#' Computing the highest density regions of a 1D density
#'
#' `get_hdr_1d` is used to estimate a 1-dimensional density and compute corresponding HDRs.
#' The estimated density and HDRs are represented in a discrete form as a grid, defined by arguments `range` and `n`.
#' `get_hdr_1d` is used internally by layer functions `stat_hdr_rug()` and `stat_hdr_rug_fun()`.
#'
#' @inheritParams get_hdr
#' @param method Either a character (`"kde"`, `"norm"`, `"histogram"`, `"freqpoly"`, or `"fun"`) or `method_*_1d()` function.
#' See the "The `method` argument" section below for details.
#' @param x A vector of data
#' @param hdr_membership Should HDR membership of data points (`x`) be computed?
#' @param range Range of grid representing estimated density and HDRs.
#' @param n Resolution of grid representing estimated density and HDRs.
#' @param fun Optional, a probability density function, must be vectorized in its first argument.
#' See the "The `fun` argument" section below for details.
#'
#' @section The `method` argument:
#' The density estimator used to estimate the HDRs is specified with the `method` argument.
#' The simplest way to specify an estimator is to provide a character value to `method`,
#' for example `method = "kde"` specifies a kernel density estimator.
#' However, this specification is limited to the default behavior of the estimator.
#'
#' Instead, it is possible to provide a function call, for example: `method = method_kde_1d()`.
#' This is slightly different from the function calls provided in `get_hdr()`, note the `_1d` suffix.
#' In many cases, these functions accept parameters governing the density estimation procedure.
#' Here, `method_kde_1d()` accepts several parameters related to the choice of kernel.
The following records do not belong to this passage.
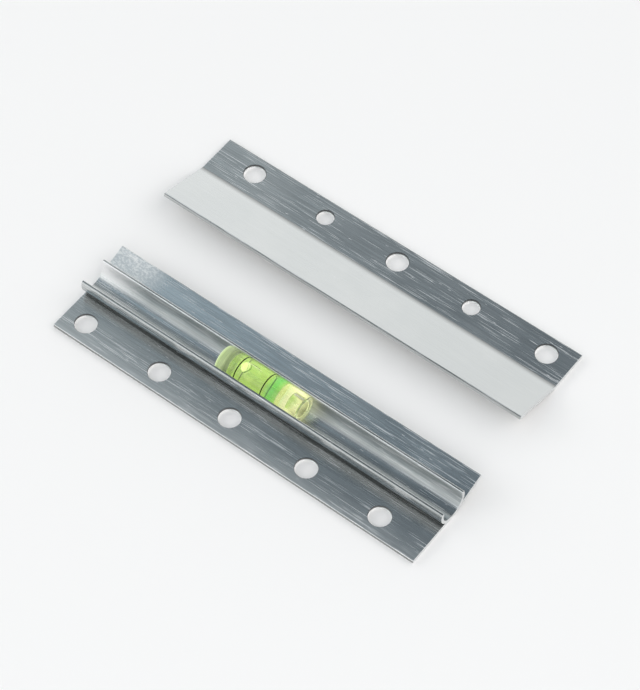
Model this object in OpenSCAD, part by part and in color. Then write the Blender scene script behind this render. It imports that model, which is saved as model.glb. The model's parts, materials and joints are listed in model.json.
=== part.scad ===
// Two-rail French cleat hanger with a level vial.
// Both rails lie side by side on their flat screw flanges, with their hook flanges raised.
// X runs along the rails, Y across them and Z up. The origin is the middle of the
// rectangle that the pair covers, on the surface that it lies on. All sizes are in millimetres.

/* [Rails] */
// Length of both rails
rail_len = 152.4; // [120:0.1:240]
// Thickness of the metal
sheet_t = 1.6; // [1.2:0.1:2.2]
// Angle that a hook flange rises from its screw flange, in degrees
hook_angle = 18; // [12:1:26]
// Inner radius of the bend between the two flanges
bend_r = 2; // [1:0.1:3]
// Radius of the long edges
edge_r = 0.3; // [0.1:0.05:0.5]

/* [Wall rail] */
// Width of the screw flange, from its edge to the bend
wall_screw_w = 21.2; // [20:0.1:28]
// Width of the hook flange, from the bend to its edge
wall_hook_w = 16.3; // [12:0.1:24]

/* [Frame rail] */
// Width of the screw flange, from its edge to the bend
frame_screw_w = 15.4; // [14:0.1:24]
// Width of the hook flange, from the bend to its edge
frame_hook_w = 21.7; // [14:0.1:30]

/* [Screw holes] */
// Diameter of the large screw holes, in both rails
large_hole_d = 8; // [5:0.1:9]
// Diameter of the small screw holes, in the frame rail
small_hole_d = 6.4; // [4:0.1:8]
// Least distance from a hole's centre to the far end of its rail
hole_end_margin = 8; // [6:0.5:12]
// Wall rail: first hole from the end of the rail
wall_hole_first = 8.6; // [7:0.1:16]
// Wall rail: distance between every other hole
wall_hole_pitch = 62.6; // [50:0.1:75]
// Wall rail: distance from the first hole to the second
wall_hole_step = 32.3; // [26:0.1:36]
// Wall rail: row of holes from the edge of the screw flange
wall_hole_edge = 7; // [6:0.1:9]
// Frame rail: first hole from the end of the rail
frame_hole_first = 16.6; // [8:0.1:24]
// Frame rail: distance between neighbouring holes
frame_hole_pitch = 31.45; // [25:0.05:38]
// Frame rail: row of holes from the edge of the screw flange
frame_hole_edge = 6.9; // [6:0.1:8]

/* [Vial channel] */
// Inner diameter of the channel that holds the vial
channel_d = 10.4; // [9:0.1:12]
// Wall of the channel
channel_wall = 1.25; // [1:0.05:1.6]
// Height of the lip tips above the channel's axis
lip_rise = 2.4; // [1.6:0.1:3]
// How far the round lip tips stand proud of the channel's wall, to grip the vial
lip_bead = 0.05; // [0.02:0.01:0.08]

/* [Vial] */
// Gap all round between the vial and its channel
vial_clear = 0.1; // [0.05:0.05:0.3]
// Length of the vial
vial_len = 34; // [30:0.1:45]
// Place of the vial's middle along the rail, from the middle of the rail
vial_shift = -2.2; // [-30:0.1:30]
// Wall of the vial around its chamber
vial_wall = 1.5; // [1:0.1:2]
// Thickness of the vial's closed end
vial_end_wall = 4.4; // [3:0.1:6]
// Length of the plug that closes the other end
plug_len = 8.8; // [7:0.1:10]
// Distance that the plug sits back from the mouth of the vial
plug_inset = 0.3; // [0.1:0.1:0.6]
// Step from the chamber out to the plug's seat
plug_step = 0.6; // [0.3:0.1:0.8]
// Gap between the plug and its seat
plug_clear = 0.02; // [0.01:0.01:0.05]
// Thickness of the plug's closed face
plug_face = 3.8; // [2:0.1:4]
// Wall of the plug round its recess
plug_wall = 1.2; // [0.8:0.1:1.6]

/* [Liquid and rings] */
// Gap between the liquid and the chamber
fluid_clear = 0.02; // [0.01:0.01:0.05]
// Length of the air bubble
bubble_len = 8.6; // [5:0.1:10]
// Diameter of the air bubble
bubble_d = 3.6; // [2:0.1:4.4]
// Film of liquid above the bubble
bubble_film = 0.1; // [0.05:0.05:0.3]
// Place of the bubble's middle along the vial, from the middle between the rings
bubble_shift = -1; // [-2:0.1:1.2]
// Distance between the middles of the two rings
ring_gap = 11.2; // [9:0.1:13]
// Place of the middle between the rings, from the closed end of the vial
ring_mid = 13.6; // [12:0.1:15]
// Width of a ring along the vial
ring_w = 0.4; // [0.2:0.05:0.8]
// Depth of the groove that holds a ring
ring_depth = 0.15; // [0.1:0.05:0.3]
// Gap between a ring and its groove
ring_clear = 0.01; // [0.005:0.005:0.02]

/* [Layout] */
// Clear gap between the two rails as they lie
rail_gap = 24.6; // [5:0.1:60]
// Distance that the frame rail lies back along the wall rail
rail_stagger = 2.1; // [0:0.1:10]

/* [Hidden] */
$fn = 96;
cut = 0.5;

aluminium = [0.56, 0.59, 0.63];
clear_green = [0.78, 0.93, 0.55, 0.35];
pale_yellow = [0.90, 0.95, 0.60, 0.5];
fluid_green = [0.45, 0.85, 0.10, 0.7];
ring_black = [0.03, 0.03, 0.03];

outer_bend_r = bend_r + sheet_t;
channel_r = channel_d / 2;
channel_outer_r = channel_r + channel_wall;
channel_mid_r = channel_r + channel_wall / 2;
channel_z = sheet_t + channel_r;
// The channel stands over the corner that the two outer faces would meet at.
channel_y = outer_bend_r * tan(hook_angle / 2);
tip_r = channel_wall / 2 + lip_bead;
tip_angle = asin((lip_rise - tip_r) / channel_mid_r);

// How far a hook flange of the given width reaches past the start of the bend.
function hook_reach(width) =
    (outer_bend_r - edge_r) * sin(hook_angle) + (width - edge_r) * cos(hook_angle) + edge_r;

pair_len = rail_len + rail_stagger;
pair_width = wall_screw_w + hook_reach(wall_hook_w) + rail_gap + hook_reach(frame_hook_w) + frame_screw_w;
wall_x = -pair_len / 2 + rail_stagger;
frame_x = -pair_len / 2;
wall_bend_y = -pair_width / 2 + wall_screw_w;
frame_bend_y = pair_width / 2 - frame_screw_w;

last_hole = rail_len - hole_end_margin;
wall_holes = concat(
    [for (x = [wall_hole_first : wall_hole_pitch : last_hole]) x],
    [for (x = [wall_hole_first + wall_hole_step : wall_hole_pitch : last_hole]) x]);
frame_large_holes = [for (x = [frame_hole_first : 2 * frame_hole_pitch : last_hole]) x];
frame_small_holes = [for (x = [frame_hole_first + frame_hole_pitch : 2 * frame_hole_pitch : last_hole]) x];

vial_r = channel_r - vial_clear;
vial_x = wall_x + rail_len / 2 + vial_shift - vial_len / 2;
vial_y = wall_bend_y + channel_y;
chamber_r = vial_r - vial_wall;
plug_seat_r = chamber_r + plug_step;
plug_start = vial_len - plug_inset - plug_len;
plug_r = plug_seat_r - plug_clear;
fluid_r = chamber_r - fluid_clear;
fluid_len = plug_start - vial_end_wall - 2 * fluid_clear;
bubble_r = bubble_d / 2;
groove_r = vial_r - ring_depth;
ring_places = [ring_mid - ring_gap / 2, ring_mid + ring_gap / 2];

// The corner to take off a strip that lies left of and above the origin, to round it.
module corner_cut() {
    difference() {
        translate([-edge_r, -cut]) square([edge_r + cut, edge_r + cut]);
        translate([-edge_r, edge_r]) circle(edge_r);
    }
}

// Rounds both corners of a strip's end: the end's lower corner is at the origin.
module end_cuts() {
    corner_cut();
    translate([0, sheet_t]) mirror([0, 1]) corner_cut();
}

// A bent strip in section. The bend starts at the origin, and its centre is straight above that.
module strip_section(screw_w, hook_w) {
    along = [cos(hook_angle), sin(hook_angle)];
    across = [-sin(hook_angle), cos(hook_angle)];
    centre = [0, outer_bend_r];
    hook_end = centre - outer_bend_r * across + hook_w * along;
    outer_corner = [outer_bend_r * tan(hook_angle / 2), 0];
    inner_corner = [bend_r * tan(hook_angle / 2), sheet_t];
    difference() {
        polygon([[-screw_w, 0], outer_corner, hook_end, hook_end + sheet_t * across,
            inner_corner, [-screw_w, sheet_t]]);
        translate([-screw_w, 0]) mirror([1, 0]) end_cuts();
        translate(hook_end) rotate(hook_angle) end_cuts();
        difference() {
            polygon([centre, [0, -cut], outer_corner - 2 * cut * across, centre - (outer_bend_r + cut) * across]);
            translate(centre) circle(outer_bend_r);
        }
    }
    difference() {
        polygon([centre, [0, sheet_t], inner_corner, centre - bend_r * across]);
        translate(centre) circle(bend_r);
    }
}

// The channel's outer shape in section, filled, and open above its lips.
module channel_body_section() {
    far = 2 * channel_outer_r;
    side = far * cos(tip_angle);
    rise = far * sin(tip_angle);
    difference() {
        circle(channel_outer_r);
        polygon([[0, 0], [side, rise], [side, far], [-side, far], [-side, rise]]);
    }
}

// The wall rail's section: the bent strip, the channel on it and the two round lip tips.
module wall_section() {
    difference() {
        union() {
            strip_section(wall_screw_w, wall_hook_w);
            translate([channel_y, channel_z]) channel_body_section();
        }
        translate([channel_y, channel_z]) circle(channel_r);
    }
    for (side = [-1, 1])
        translate([channel_y + side * channel_mid_r * cos(tip_angle), channel_z + channel_mid_r * sin(tip_angle)])
            circle(tip_r);
}

// Draws a section in Y and Z along the whole rail, from X = 0.
module along_rail() {
    rotate([90, 0, 90]) linear_extrude(rail_len) children();
}

// Screw holes through a flat flange, at the given places along the rail.
module screw_holes(places, diameter, y) {
    for (x = places)
        translate([x, y, -cut]) cylinder(d = diameter, h = sheet_t + 2 * cut);
}

module wall_rail() {
    color(aluminium) translate([wall_x, wall_bend_y, 0]) difference() {
        along_rail() wall_section();
        screw_holes(wall_holes, large_hole_d, wall_hole_edge - wall_screw_w);
    }
}

module frame_rail() {
    color(aluminium) translate([frame_x, frame_bend_y, 0]) difference() {
        along_rail() mirror([1, 0]) strip_section(frame_screw_w, frame_hook_w);
        screw_holes(frame_large_holes, large_hole_d, frame_screw_w - frame_hole_edge);
        screw_holes(frame_small_holes, small_hole_d, frame_screw_w - frame_hole_edge);
    }
}

// Puts a shape drawn upwards along Z onto the vial's axis, at a distance from its closed end.
module on_vial(distance) {
    translate([vial_x + distance, vial_y, channel_z]) rotate([0, 90, 0]) children();
}

module vial_barrel() {
    color(clear_green) difference() {
        on_vial(0) cylinder(r = vial_r, h = vial_len);
        on_vial(vial_end_wall) cylinder(r = chamber_r, h = vial_len);
        on_vial(plug_start) cylinder(r = plug_seat_r, h = vial_len);
        for (place = ring_places)
            on_vial(place - ring_w / 2) difference() {
                cylinder(r = vial_r + cut, h = ring_w);
                translate([0, 0, -cut]) cylinder(r = groove_r, h = ring_w + 2 * cut);
            }
    }
}

module vial_plug() {
    color(pale_yellow) difference() {
        on_vial(plug_start) cylinder(r = plug_r, h = plug_len);
        on_vial(plug_start + plug_face) cylinder(r = plug_r - plug_wall, h = plug_len);
    }
}

module vial_fluid() {
    color(fluid_green) difference() {
        on_vial(vial_end_wall + fluid_clear) cylinder(r = fluid_r, h = fluid_len);
        on_vial(ring_mid + bubble_shift - bubble_len / 2)
            translate([-(fluid_r - bubble_film - bubble_r), 0, 0]) bubble();
    }
}

// The air bubble: a round-ended rod.
module bubble() {
    translate([0, 0, bubble_r]) {
        cylinder(r = bubble_r, h = bubble_len - bubble_d);
        sphere(bubble_r);
        translate([0, 0, bubble_len - bubble_d]) sphere(bubble_r);
    }
}

module ring(place) {
    color(ring_black) on_vial(place - ring_w / 2 + ring_clear) difference() {
        cylinder(r = vial_r, h = ring_w - 2 * ring_clear);
        translate([0, 0, -cut]) cylinder(r = groove_r + ring_clear, h = ring_w + 2 * cut);
    }
}

wall_rail();
frame_rail();
vial_barrel();
vial_plug();
vial_fluid();
ring(ring_places[0]);  // ring_left
ring(ring_places[1]);  // ring_right
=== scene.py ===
"""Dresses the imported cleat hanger: two mill-finish aluminium rails, a level vial and a pale studio."""

import json
import math

import bmesh
import bpy
from bpy.props import FloatProperty, FloatVectorProperty, IntProperty, PointerProperty
from bpy.types import Operator, Panel, PropertyGroup
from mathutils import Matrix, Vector


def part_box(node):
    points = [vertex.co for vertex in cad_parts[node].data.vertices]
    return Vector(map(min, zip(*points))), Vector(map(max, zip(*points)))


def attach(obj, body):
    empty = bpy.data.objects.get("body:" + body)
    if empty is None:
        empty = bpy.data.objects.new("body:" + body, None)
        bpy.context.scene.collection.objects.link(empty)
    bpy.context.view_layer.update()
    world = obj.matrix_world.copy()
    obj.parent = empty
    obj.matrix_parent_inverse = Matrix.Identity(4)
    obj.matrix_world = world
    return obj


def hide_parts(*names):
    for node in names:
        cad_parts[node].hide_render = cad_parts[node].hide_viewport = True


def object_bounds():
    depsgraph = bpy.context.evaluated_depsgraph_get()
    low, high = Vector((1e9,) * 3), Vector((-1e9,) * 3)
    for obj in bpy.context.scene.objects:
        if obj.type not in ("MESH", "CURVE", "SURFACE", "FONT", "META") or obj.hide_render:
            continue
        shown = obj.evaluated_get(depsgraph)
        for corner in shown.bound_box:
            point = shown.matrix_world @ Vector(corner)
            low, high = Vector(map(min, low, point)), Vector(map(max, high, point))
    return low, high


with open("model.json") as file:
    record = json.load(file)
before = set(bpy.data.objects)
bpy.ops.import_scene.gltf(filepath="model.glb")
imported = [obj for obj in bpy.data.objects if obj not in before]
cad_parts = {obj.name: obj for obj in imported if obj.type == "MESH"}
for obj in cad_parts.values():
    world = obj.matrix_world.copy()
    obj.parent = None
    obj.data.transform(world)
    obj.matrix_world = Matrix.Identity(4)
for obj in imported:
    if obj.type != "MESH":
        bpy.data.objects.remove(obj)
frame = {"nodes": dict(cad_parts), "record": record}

bl_info = {
    "name": "Cleat hanger looks",
    "version": (1, 0, 0),
    "blender": (4, 5, 0),
    "location": "3D View > Sidebar > Hanger",
    "description": "Builds the aluminium rails, the level vial and the studio around the packed hanger",
    "category": "Object",
}

MM = 0.001
CAD_LOW, CAD_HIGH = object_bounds()
BODY = "root"
MOUNTS = {mount["name"]: mount for mount in frame["record"]["mounts"]}


def box_size(node):
    """Lowest corner and size of a CAD node, in metres."""
    low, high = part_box(node)
    return low, high - low


def mount_place(name):
    """Middle of a mount, in metres."""
    return Vector(MOUNTS[name]["pos_m"])


def mount_size(name, key):
    """A size of a mount, in metres."""
    return MOUNTS[name]["dims"][key] * MM


HOOK_RISE = math.asin(abs(MOUNTS["wall_hook"]["axis"][1]))
SHEET = mount_size("wall_centre_hole", "length_mm")
BARREL_LOW, BARREL_SIZE = box_size("vial_barrel")
BARREL_RADIUS = BARREL_SIZE.z / 2
AXIS_Y = BARREL_LOW.y + BARREL_RADIUS
AXIS_Z = BARREL_LOW.z + BARREL_RADIUS
STOPPER_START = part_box("vial_plug")[0].x - BARREL_LOW.x


# Settings


def length(name, description, default):
    """A length that the panel shows in the scene's unit."""
    return FloatProperty(
        name=name, description=description, default=default, min=0, unit="LENGTH", subtype="DISTANCE"
    )


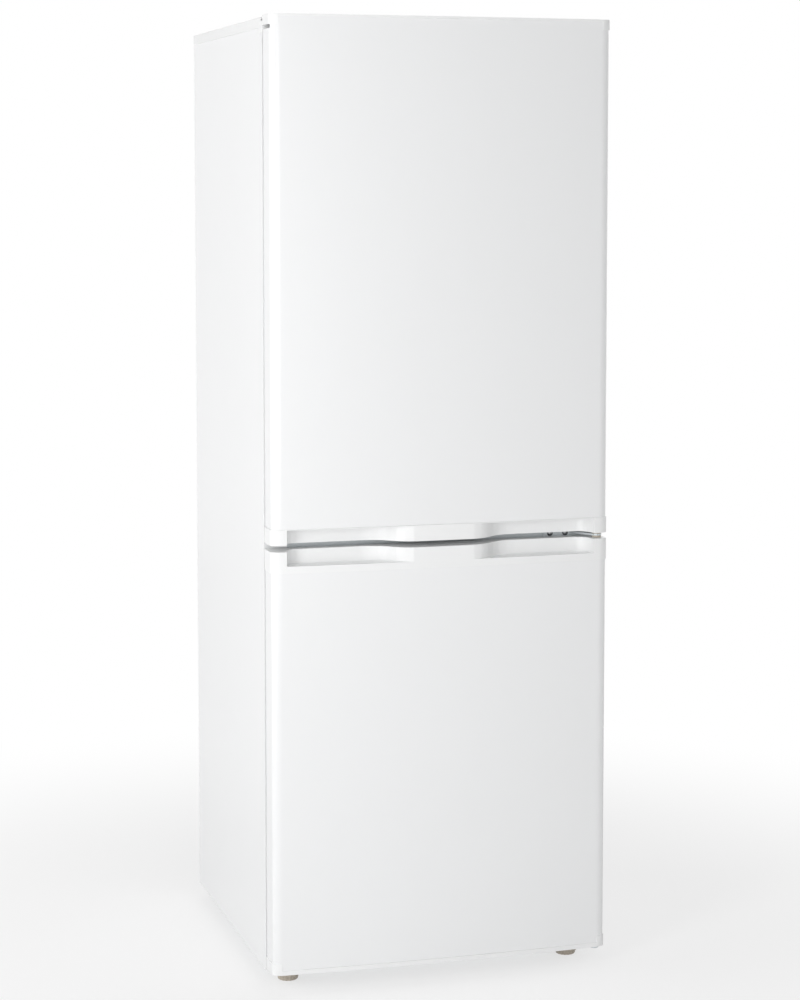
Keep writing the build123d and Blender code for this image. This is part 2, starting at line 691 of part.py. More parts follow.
# door linings: a sheet on the rear, with a raised dyke on the upper door that carries the
# balconies and a low raised field on the lower door
LINING_HALF = HALF - REAR_RETURN - 1
DYKE_HALF = 219.0
DYKE_WIDTH = 29.0
DYKE_REAR = -200.0
DYKE = (752.0, 1444.0)
DYKE_EDGE = 6.0
DYKE_SHELL = 8.0            # from the outside of the dyke to its foam
FIELD = (92.0, 650.0)
FIELD_EDGE = 8.0
FIELD_SHELL = 12.0
FIELD_REAR = -234.0
FRIDGE_LINING = (FRIDGE_SKIN[0] + CAP_INSERT, CORNER_BLOCK_BOTTOM)
FREEZER_LINING = (FREEZER_SKIN[0] + CAP_INSERT, FREEZER_SKIN[1] - CAP_INSERT)
LINING_FRONT = DOOR_REAR - LINER


def dyke_core():
    """Inside of the dyke, which the foam of the door fills."""
    core_z = (DYKE[0] + DYKE_SHELL, DYKE[1] - DYKE_SHELL)
    core_y = (LINING_FRONT, DYKE_REAR - LINER)
    return frame(DYKE_HALF - DYKE_SHELL, core_z, DYKE_WIDTH - 2 * DYKE_SHELL, core_y)


with BuildPart() as fridge_door_liner:
    block((-LINING_HALF, LINING_HALF), (LINING_FRONT, DOOR_REAR), FRIDGE_LINING)
    add(frame(DYKE_HALF, DYKE, DYKE_WIDTH, (LINING_FRONT, DYKE_REAR)))
    chamfer(fridge_door_liner.faces().sort_by(Axis.Y)[-1].outer_wire().edges(), DYKE_EDGE)
    add(dyke_core(), mode=Mode.SUBTRACT)
save(fridge_door_liner, "fridge_door_liner")

with BuildPart() as freezer_door_liner:
    block((-LINING_HALF, LINING_HALF), (LINING_FRONT, DOOR_REAR), FREEZER_LINING)
    block((-DYKE_HALF, DYKE_HALF), (DOOR_REAR, FIELD_REAR), FIELD)
    chamfer(freezer_door_liner.faces().sort_by(Axis.Y)[-1].edges(), FIELD_EDGE)
    field_x = (-DYKE_HALF + FIELD_SHELL, DYKE_HALF - FIELD_SHELL)
    field_y = (LINING_FRONT, FIELD_REAR - LINER)
    field_z = (FIELD[0] + FIELD_SHELL, FIELD[1] - FIELD_SHELL)
    block(field_x, field_y, field_z, mode=Mode.SUBTRACT)
save(freezer_door_liner, "freezer_door_liner")


def door_foam(skin, handle_side, plain_end):
    """Foam core of a door. handle_side gives the handle cap's outer face and the depth of its
    scoops along Z; plain_end is the inner end of the plain cap's floor."""
    inward = 1 if plain_end > handle_side[0] else -1
    lip, scoop_height = handle_side
    room = (lip + inward * CAP_WALL, plain_end)
    seams = (skin[0], skin[1]) if inward > 0 else (skin[1], skin[0])
    insert_ends = (seams[0] + inward * CAP_INSERT, seams[1] - inward * CAP_INSERT)
    over_scoop = lip + inward * (scoop_height + CAP_WALL)
    scoop_wall = FRONT + SCOOP_DEPTH + CAP_WALL
    narrow = CAP_HALF - SKIN_INSIDE - CAP_WALL
    with BuildPart() as foam:
        with BuildSketch(Plane.XY.offset(insert_ends[0])) as core:
            add(rectangle_plan(insert_ends[0], CAP_HALF - SKIN_INSIDE, FRONT + SKIN_INSIDE, LINING_FRONT))
            fillet(core.vertices().group_by(Axis.Y)[0], CAP_RADIUS - SKIN_INSIDE)
        extrude(amount=insert_ends[1] - insert_ends[0])
        with BuildSketch(Plane.XY.offset(over_scoop)) as ends:
            front = FRONT + SKIN_INSIDE + CAP_WALL
            add(rectangle_plan(over_scoop, narrow, front, DOOR_REAR - CAP_WALL))
            fillet(ends.vertices().group_by(Axis.Y)[0], CAP_RADIUS - SKIN_INSIDE - CAP_WALL)
        extrude(amount=room[1] - over_scoop)
        with BuildSketch(Plane.XY.offset(room[0])):
            add(rectangle_plan(room[0], CORNER_BLOCK_INNER, scoop_wall, DOOR_REAR - CAP_WALL))
        extrude(amount=over_scoop - room[0])
    return foam.part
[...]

#' For details, see `?method_kde_1d`.
#' Every method of univariate density estimation implemented has such corresponding `method_*_1d()` function,
#' each with an associated help page.
#'
#' Note: `geom_hdr_rug()` and other layer functions also have `method` arguments which behave in the same way.
#' For more details on the use and implementation of the `method_*_1d()` functions,
#' see `vignette("method", "ggdensity")`.
#'
#' @section The `fun` argument:
#' If `method` is set to `"fun"`, `get_hdr_1d()` expects a univariate probability
#' density function to be specified with the `fun` argument.
#' It is required that `fun` be a function of at least one argument (`x`).
#' Beyond this first argument, `fun` can have arbitrarily many arguments;
#' these can be set in `get_hdr_1d()` as a named list via the `args` parameter.
#'
#' Note: `get_hdr_1d()` requires that `fun` be vectorized in `x`.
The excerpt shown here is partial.